For a phone, the One S has a very good camera. Is it as good as the iPhone 4S? I'd have to say no - the colors just don't feel right, and the autofocus can be less than cooperative at times. But this is very likely the best camera on any Android phone to date, and that's no small feat. So, if you're looking for a phone with a good (even great) camera, the One S will not disappoint.


The One S is easily the best smartphone available on T-Mobile today - nothing else comes even close. I also think it's currently the best Android smartphone in the US (at least until the One X comes to AT&T, and the EVO 4G LTE to Sprint after that). Not just because of its amazing design and build quality. Not because of its blazing-fast S4 processor, its laudable battery life, or its class-leading camera.

It's a great phone because all of these things have come together in one device. I can't think of another Android phone that has ever brought this level of fit and finish (and most importantly, usability) to the market, and I can scarcely imagine buying something that doesn't meet the expectations the One S has shown me I can now have of a smartphone.

Is it perfect?

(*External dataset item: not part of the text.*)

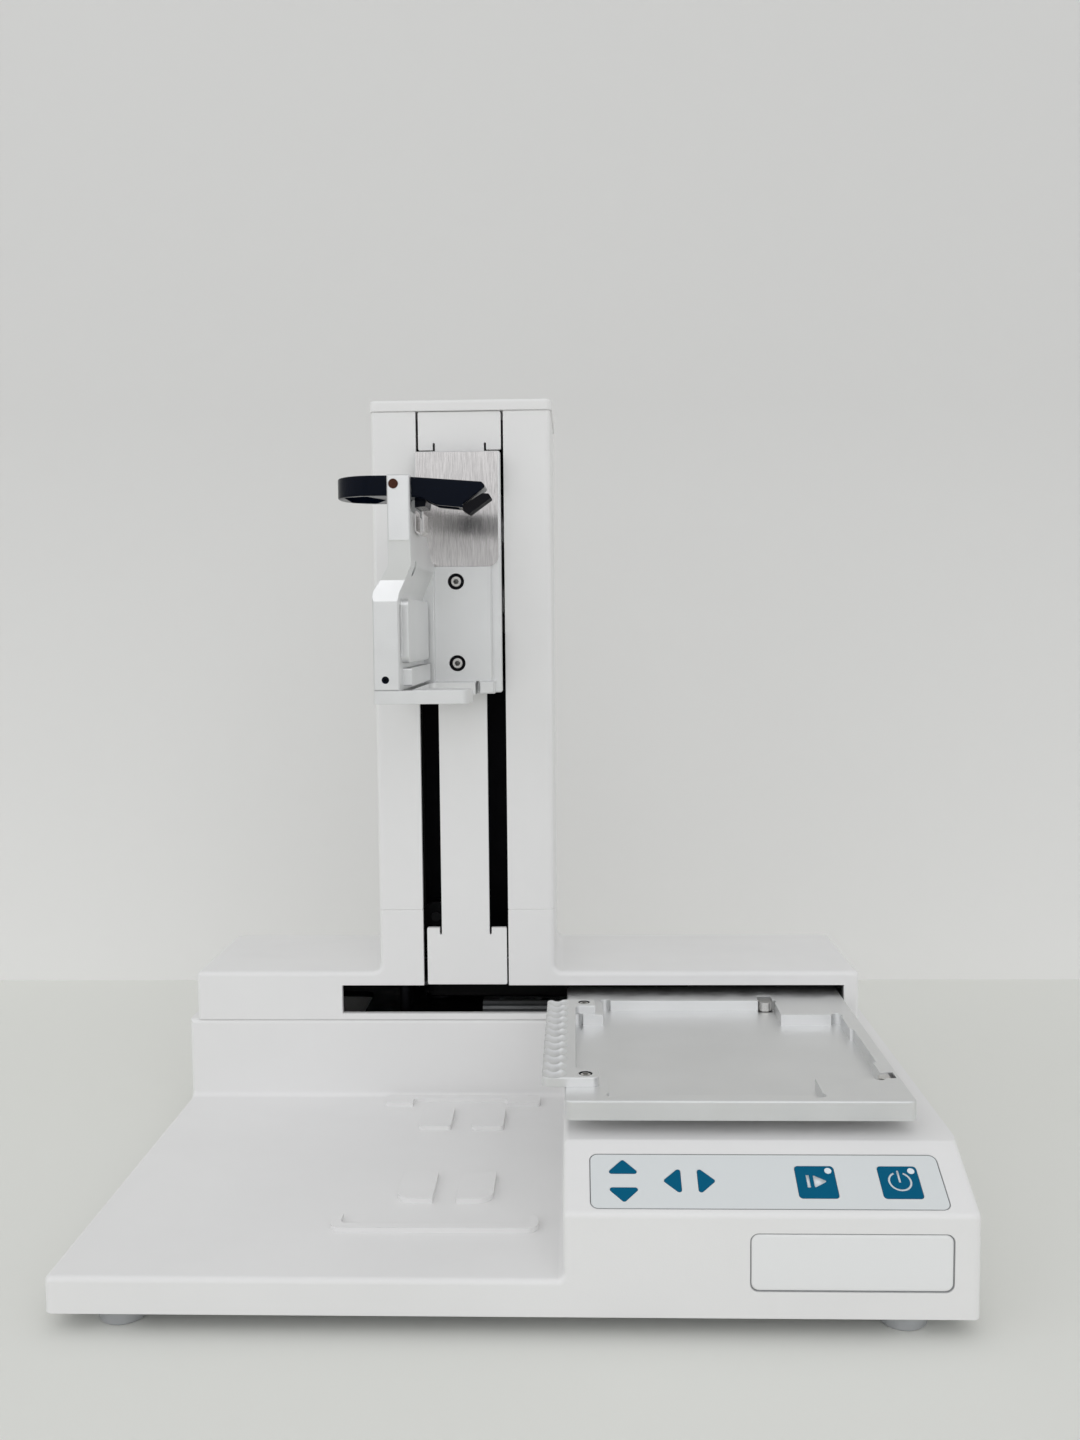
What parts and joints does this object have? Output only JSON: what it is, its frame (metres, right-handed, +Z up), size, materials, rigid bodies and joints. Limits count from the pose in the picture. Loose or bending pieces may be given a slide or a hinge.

Of course not. The display isn't great. Beats Audio is near worthless. Sense still needs some cleaning up (dialer, lockscreen, general theme all come to mind). But the thing is, these problems don't detract from the One S in ways that I really find myself caring about on a day-to-day basis. And because of that, the One S has proven to be the most enjoyable experience I've ever had with an Android smartphone. I would recommend it to the Android Police team, to my mom, to my friends, and to people walking down the street - it truly is an every-person's phone, and that's really something to be excited about.